What is needed:
From the listing that follows, extract every line and set it down unaltered.
++++++++
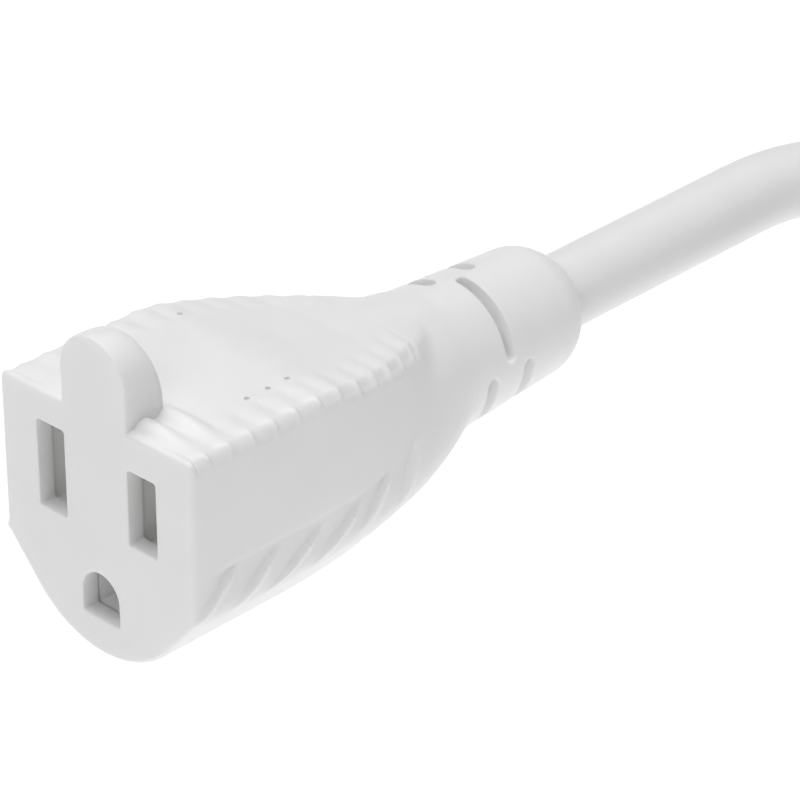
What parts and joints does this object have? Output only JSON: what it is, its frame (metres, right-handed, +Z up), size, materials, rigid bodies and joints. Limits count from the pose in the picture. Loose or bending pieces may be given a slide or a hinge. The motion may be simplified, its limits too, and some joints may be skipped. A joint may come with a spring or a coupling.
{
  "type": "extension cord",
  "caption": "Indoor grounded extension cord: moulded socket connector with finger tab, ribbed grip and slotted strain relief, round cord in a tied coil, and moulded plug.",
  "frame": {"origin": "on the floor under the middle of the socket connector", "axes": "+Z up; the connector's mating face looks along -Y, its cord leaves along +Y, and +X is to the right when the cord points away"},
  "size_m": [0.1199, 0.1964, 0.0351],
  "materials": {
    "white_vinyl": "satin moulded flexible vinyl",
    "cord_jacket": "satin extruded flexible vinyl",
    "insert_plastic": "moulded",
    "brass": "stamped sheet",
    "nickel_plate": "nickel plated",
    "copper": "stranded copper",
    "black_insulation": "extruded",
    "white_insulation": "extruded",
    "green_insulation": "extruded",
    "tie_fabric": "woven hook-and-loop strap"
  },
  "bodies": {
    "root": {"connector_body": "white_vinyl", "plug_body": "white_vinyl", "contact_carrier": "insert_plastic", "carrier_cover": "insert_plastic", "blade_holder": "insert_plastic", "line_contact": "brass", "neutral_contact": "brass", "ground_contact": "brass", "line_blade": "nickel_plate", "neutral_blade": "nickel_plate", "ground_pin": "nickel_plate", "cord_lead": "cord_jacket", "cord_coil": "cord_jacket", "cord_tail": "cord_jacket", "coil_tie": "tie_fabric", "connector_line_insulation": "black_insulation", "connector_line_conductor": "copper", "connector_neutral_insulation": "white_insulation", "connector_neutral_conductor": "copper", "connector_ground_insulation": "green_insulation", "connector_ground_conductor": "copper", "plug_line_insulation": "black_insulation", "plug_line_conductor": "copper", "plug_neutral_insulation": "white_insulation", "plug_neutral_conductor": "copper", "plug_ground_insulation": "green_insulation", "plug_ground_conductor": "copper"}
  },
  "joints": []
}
++++++++
Output of the task:
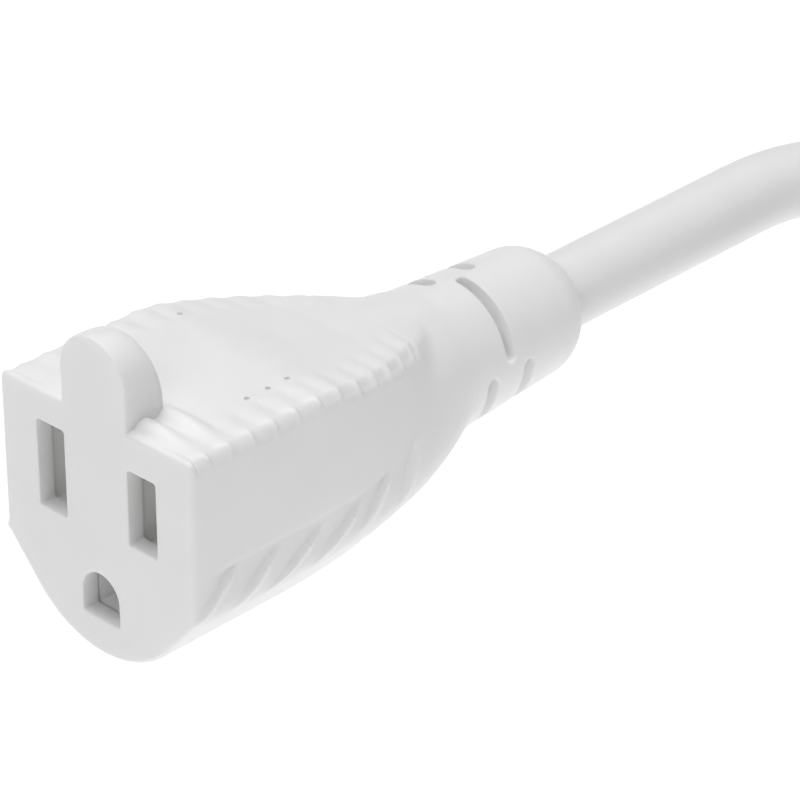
What parts and joints does this object have? Output only JSON: what it is, its frame (metres, right-handed, +Z up), size, materials, rigid bodies and joints. Limits count from the pose in the picture. Loose or bending pieces may be given a slide or a hinge. The motion may be simplified, its limits too, and some joints may be skipped. A joint may come with a spring or a coupling.
{
  "type": "extension cord",
  "caption": "Indoor grounded extension cord: moulded socket connector with finger tab, ribbed grip and slotted strain relief, round cord in a tied coil, and moulded plug.",
  "frame": {"origin": "on the floor under the middle of the socket connector", "axes": "+Z up; the connector's mating face looks along -Y, its cord leaves along +Y, and +X is to the right when the cord points away"},
  "size_m": [0.1199, 0.1964, 0.0351],
  "materials": {
    "white_vinyl": "satin moulded flexible vinyl",
    "cord_jacket": "satin extruded flexible vinyl",
    "insert_plastic": "moulded",
    "brass": "stamped sheet",
    "nickel_plate": "nickel plated",
    "copper": "stranded copper",
    "black_insulation": "extruded",
    "white_insulation": "extruded",
    "green_insulation": "extruded",
    "tie_fabric": "woven hook-and-loop strap"
  },
  "bodies": {
    "root": {"connector_body": "white_vinyl", "plug_body": "white_vinyl", "contact_carrier": "insert_plastic", "carrier_cover": "insert_plastic", "blade_holder": "insert_plastic", "line_contact": "brass", "neutral_contact": "brass", "ground_contact": "brass", "line_blade": "nickel_plate", "neutral_blade": "nickel_plate", "ground_pin": "nickel_plate", "cord_lead": "cord_jacket", "cord_coil": "cord_jacket", "cord_tail": "cord_jacket", "coil_tie": "tie_fabric", "connector_line_insulation": "black_insulation", "connector_line_conductor": "copper", "connector_neutral_insulation": "white_insulation", "connector_neutral_conductor": "copper", "connector_ground_insulation": "green_insulation", "connector_ground_conductor": "copper", "plug_line_insulation": "black_insulation", "plug_line_conductor": "copper", "plug_neutral_insulation": "white_insulation", "plug_neutral_conductor": "copper", "plug_ground_insulation": "green_insulation", "plug_ground_conductor": "copper"}
  },
  "joints": []
}